Metal can be used for many things but one thing it has always been popular as is a material used to sculpt. Below we take a look at some of the most famous metals sculptures worldwide and their significance.
The Angel of the North, Gateshead
Located near Gateshead in Tyne and Wear, the Angel of the North spread its wings in 1998. Designed by Sir Antony Gormley, the angel stands 20 metres tall with wings measuring 54 metres across. It is sculpted from weather-resistant steel in Hartlepool and took 5 hours to be transported from the site of construction to its destination. It also contains a tiny amount of copper that allows for a patina on the surface that mellows with age. Not only the largest sculpture in Britain, it is believed to be the largest angel sculpture in the world, and is one of the regions most famous artworks.
The Hollywood Sign, LA
Sitting high above the Hollywood Hills in LA, the famous Hollywood Sign rests on Mount Lee in the Santa Monica mountains. The 45 foot tall white letters stretch out for 350 feet and have become one of the most famous landmarks of the area, frequently appearing in popular culture. The sign was first erected in 1923 made from a combination of wood and sheet metal. It originally spelled out Hollywoodland and was covered in 4,000 light bulbs which would flash on and off intermittently. The original sign was only intended to last a year and a half, however, after the rise of American cinema it became an internationally recognized symbol and was left standing.
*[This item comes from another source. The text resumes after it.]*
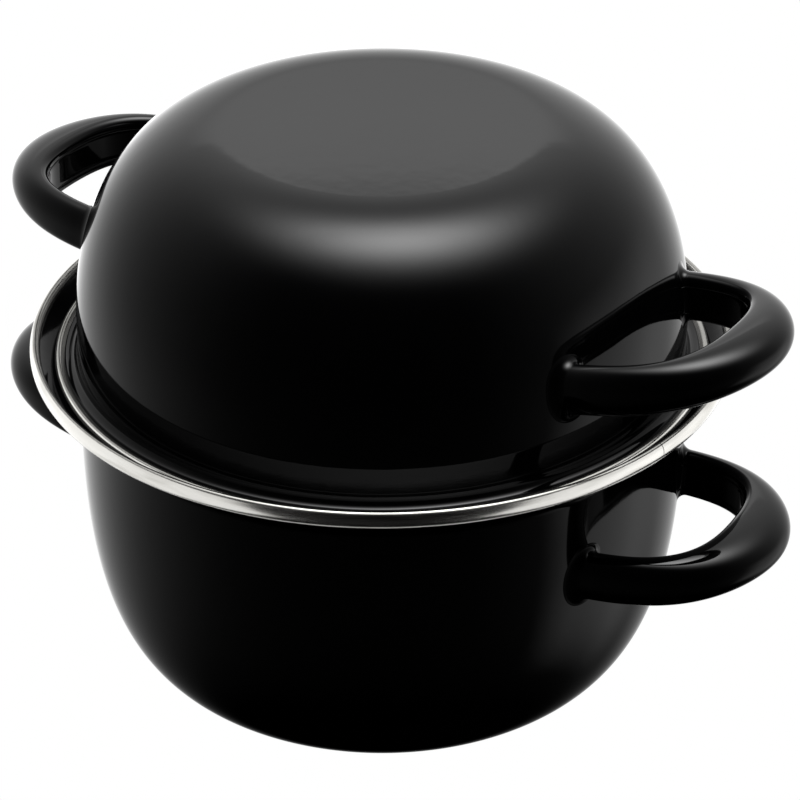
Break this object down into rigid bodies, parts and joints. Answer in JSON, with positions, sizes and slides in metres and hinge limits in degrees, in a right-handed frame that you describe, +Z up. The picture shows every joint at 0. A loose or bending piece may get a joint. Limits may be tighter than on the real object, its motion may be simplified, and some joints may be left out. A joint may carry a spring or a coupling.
{
  "type": "mussel pot",
  "caption": "Black enamelled steel mussel pot with loop handles, a steel rim band and a deep domed lid with a steel edge that lifts off and serves as a bowl.",
  "frame": {"origin": "centre of the pot's flat underside", "axes": "+Z up along the pot's axis; +X through the pot's right handle, as the picture shows it; +Y away from the picture's side of the pot"},
  "size_m": [0.274, 0.218, 0.1808],
  "materials": {
    "black_enamel": "glossy vitreous enamel on steel",
    "steel_band": "polished stainless steel"
  },
  "bodies": {
    "pot": {"pot_body": "black_enamel", "rim_band": "steel_band", "pot_handle_right_shell": "black_enamel", "pot_handle_right_strip": "black_enamel", "pot_handle_left_shell": "black_enamel", "pot_handle_left_strip": "black_enamel"},
    "lid": {"lid_body": "black_enamel", "lid_band": "steel_band", "lid_handle_right_shell": "black_enamel", "lid_handle_right_strip": "black_enamel", "lid_handle_left_shell": "black_enamel", "lid_handle_left_strip": "black_enamel"}
  },
  "joints": [
    {"name": "lid_lift", "type": "slide", "parent": "pot", "child": "lid", "axis": [0, 0, 1], "range_m": [0, 0.15]}
  ]
}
Not surprisingly, the sign deteriorated rapidly and in 1978 it was fully restored with replacement letters made of steel and supporting steel columns.
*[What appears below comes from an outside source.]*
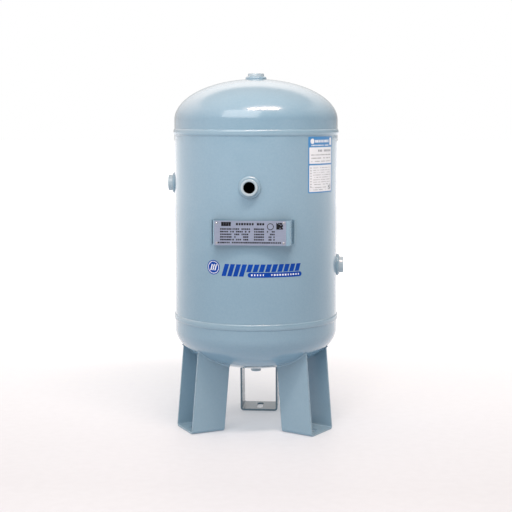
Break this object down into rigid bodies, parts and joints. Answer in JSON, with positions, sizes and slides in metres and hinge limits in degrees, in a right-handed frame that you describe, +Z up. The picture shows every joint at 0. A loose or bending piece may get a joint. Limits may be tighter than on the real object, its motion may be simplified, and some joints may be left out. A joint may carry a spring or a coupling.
{
  "type": "vertical air receiver tank",
  "caption": "Vertical welded air receiver tank with dished heads, threaded ports, a riveted nameplate on a bracket and U-strap legs with slotted feet.",
  "frame": {"origin": "on the tank's vertical axis, at floor level, where the undersides of the three feet lie", "axes": "+Z up along the tank's axis; -Y is the front, with the nameplate and the front port; +X is the side with the info label and the low port"},
  "size_m": [0.486, 0.4706, 0.9755],
  "materials": {
    "tank_enamel": "glossy grey-blue enamel over steel, with light orange peel",
    "bare_steel": "mill finish, lightly oxidised",
    "nameplate_aluminium": "satin anodised sheet, screen printed in dark grey",
    "rivet_aluminium": "plain drawn, slightly worn",
    "label_film": "laminated white film printed in blue",
    "decal_film": "blue self-adhesive film"
  },
  "bodies": {
    "root": {"shell": "tank_enamel", "long_seam_weld": "tank_enamel", "upper_head": "tank_enamel", "lower_head": "tank_enamel", "upper_girth_weld": "tank_enamel", "lower_girth_weld": "tank_enamel", "nameplate_bracket": "tank_enamel", "nameplate_bracket_welds": "tank_enamel", "left_front_leg": "tank_enamel", "right_front_leg": "tank_enamel", "rear_leg": "tank_enamel", "left_front_leg_weld": "tank_enamel", "right_front_leg_weld": "tank_enamel", "rear_leg_weld": "tank_enamel", "top_port": "tank_enamel", "front_port": "tank_enamel", "left_port": "tank_enamel", "right_port": "tank_enamel", "drain_port": "tank_enamel", "top_port_weld": "tank_enamel", "front_port_weld": "tank_enamel", "left_port_weld": "tank_enamel", "right_port_weld": "tank_enamel", "drain_port_weld": "tank_enamel", "upper_backing_ring": "bare_steel", "lower_backing_ring": "bare_steel", "nameplate": "nameplate_aluminium", "nameplate_rivets": "rivet_aluminium", "info_label": "label_film", "front_decal": "decal_film"}
  },
  "joints": []
}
The Statue of Liberty, New York
Perhaps one of the most recognisable statues of all time, the Statue of Liberty is a colossal structure in New York harbor made of a mix of copper, wrought iron and steel. A gift from the people of France to the United States, the statue is a symbol of freedom and democracy. She stands at a total height of 305 feet and 6 inches, when measure from base to the tip of her torch and weighs 225 tonnes. Although not originally included in the design of the statue, during her restoration in 1986 the torch was carefully covered with thin sheets of 24 carat gold. Here light green tinge is the result of the copper used for her skin, which is less than an inch thick.
The Little Mermaid, Copenhagen
The Little Mermaid was designed by Edvard Eriksen and is a bronze statue that depicts a mermaid sitting on a rock at the waterside in Copenhagen. Based on the fairytale by Danish author Hans Christian Anderson, the statue is a popular tourist attraction and an iconic symbol of the city. Although she has been vandalized several times since her unveiling in 1913, the statue is always lovingly restored. According to legend the statue that sits in the water at Copenhagen is not the original, rather the original is kept in a secret place by the Eriksen heirs.